Best-selling author Haruki Murakami's latest novel is already a blockbuster in Japan. Once it is translated in English, it is bound to take the world by storm.
In that sense, Murakami, who is 64 and considered among the world's greatest contemporary novelists, owes much of his international popularity to his loyal team of translators.
Murakami has used English-language translators Philip Gabriel and Jay Rubin for a number of his full-length novels.
The two scholars shared their thoughts with The Asahi Shimbun about the difficulties of bringing Murakami's "world" to a global audience.
Gabriel, a professor of Japanese literature at the University of Arizona, is now translating Murakami's latest best-seller, "Shikisai o Motanai Tazaki Tsukuru to, Kare no Junrei no Toshi" (Colorless Tsukuru Tazaki and His Years of Pilgrimage).
The novel, which has sold more than 1 million copies since its release in April, is Murakami's first in three years. Gabriel and Rubin shared translation work on his previous "1Q84" trilogy.
Gabriel said Murakami approached him late last year about translating the work.
He plans to complete the translation by the year-end, with publication expected in 2014.
"It is a very realistic book, like 'Norwegian Wood'," Gabriel said in an e-mail interview. "To me, it seems more serious, even somber, compared to some of his other novels, but one ultimately that is hopeful."
The protagonist, Tsukuru Tazaki, has four close friends, whose family names represent different colors, including "Akamatsu" (red pine).

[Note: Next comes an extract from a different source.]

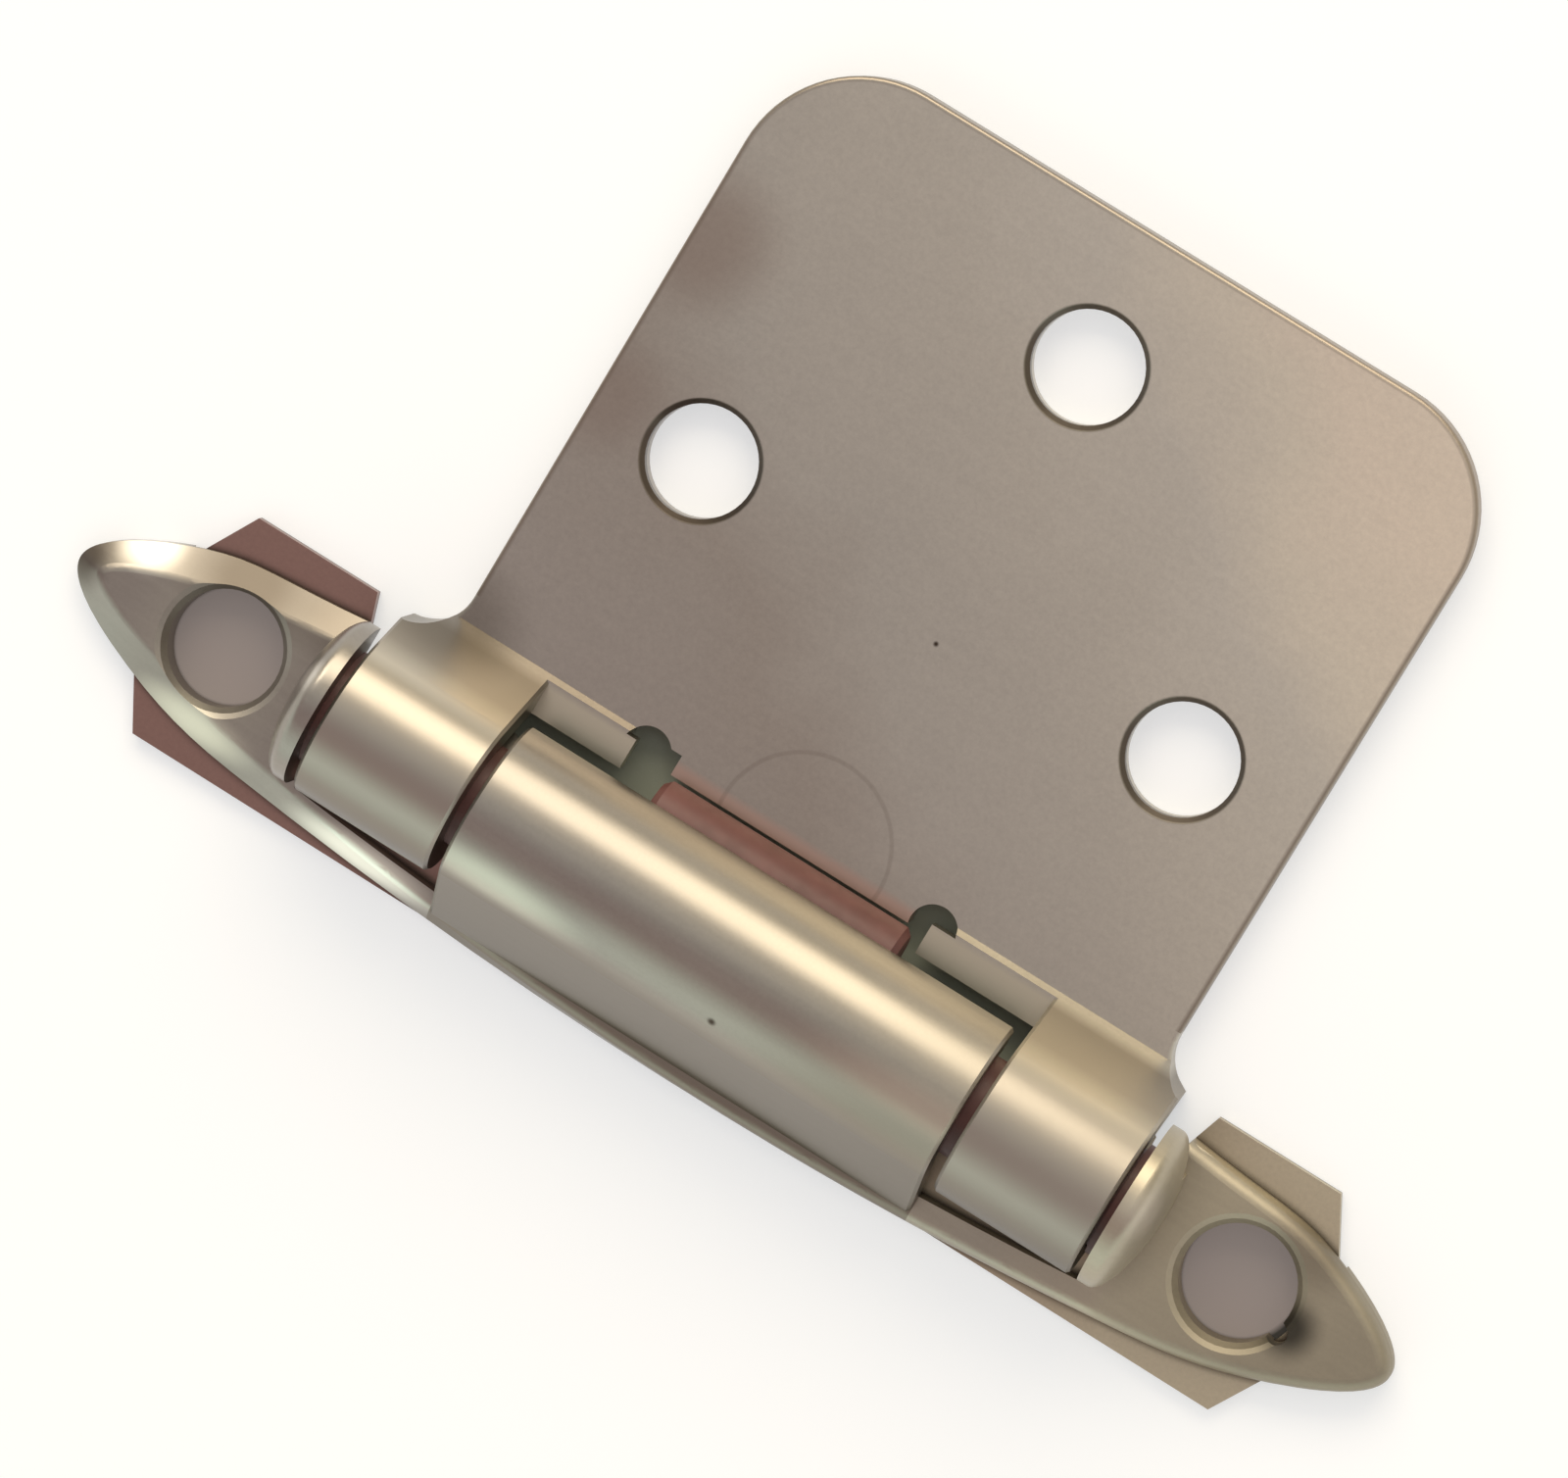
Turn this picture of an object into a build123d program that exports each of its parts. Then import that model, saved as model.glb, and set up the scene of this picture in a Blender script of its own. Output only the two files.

Asked what problems he encounters in translating names in Japanese kanji characters, Gabriel acknowledged that it is "a difficult aspect of the translation."
"Sometimes we have to include a bit more explanation than is in the original," Gabriel said. "I have not made a final decision yet on how I will handle these names."
When he has questions for Murakami, Gabriel said: "Usually, I save up my questions to the end. Since he himself is a translator, though, he understands the difficulties and challenges of translation very well, and is always quite helpful in answering my questions."
As to what attracted him to Murakami's writings, Gabriel said he read a selection of Mukarami's short stories at the recommendation of a Japanese friend while he was staying in Nagasaki in 1986.
Asked why Murakami's works have won such huge acclaim in the United States, Gabriel said: "Murakami's work does appear kind of 'American' at first glance. The influence of his reading of American literature, and his love for American pop culture, is clear."
"But there are 'Japanese' aspects as well--especially aspects of Japan's history and recent social changes, such as echoes in World War II, Aum Shinrikyo, the Kobe earthquake, (and) the economic decline of the past two decades.
"In this sense, Murakami is very much a Japanese writer, and English-speaking readers should study Japanese history and society in order to understand Murakami's work better."
Rubin, a former Harvard University professor of Japanese literature, is currently translating Murakami's "Ozawa Seiji-san to, Ongaku ni Tsuite Hanashi o Suru" (Talking with Seiji Ozawa about music), which was published in 2011.
Ozawa is an internationally acclaimed conductor.
"I have started reading 'Tazaki Tsukuru' and am still reading it," Rubin said, speaking in Japanese during a recent interview in Tokyo. "I'm very much interested in this book, which reminds me of 'Norwegian Wood'. But first, I will have to finish translating the book I am working on."
Rubin said translating Murakami's work may look relatively easy to some people, but it can be quite difficult.
Given that his sentences are short and his stories are filled with ordinary things such as beer and hamburgers, "we have to strive not to put the story into boring English," he said.
Rubin originally specialized in modern Japanese literature, studying giants like Natsume Soseki.
In 1989, a U.S. publisher asked him to evaluate "Hard-boiled Wonderland and the End of the World" for possible translation.
Rubin was not particularly interested in contemporary Japanese literature, and reluctantly took up the book, his first by Murakami.
He was floored by what he read. Rubin said he decided then and there that he ought to read everything Murakaimi had written.
He recommended that the publisher put out a translation of that novel immediately, and even volunteered to translate it.
The book was published several years later. Alfred Birnbaum was the translator.
"I want to publish the book with my own translation in the future," Rubin said.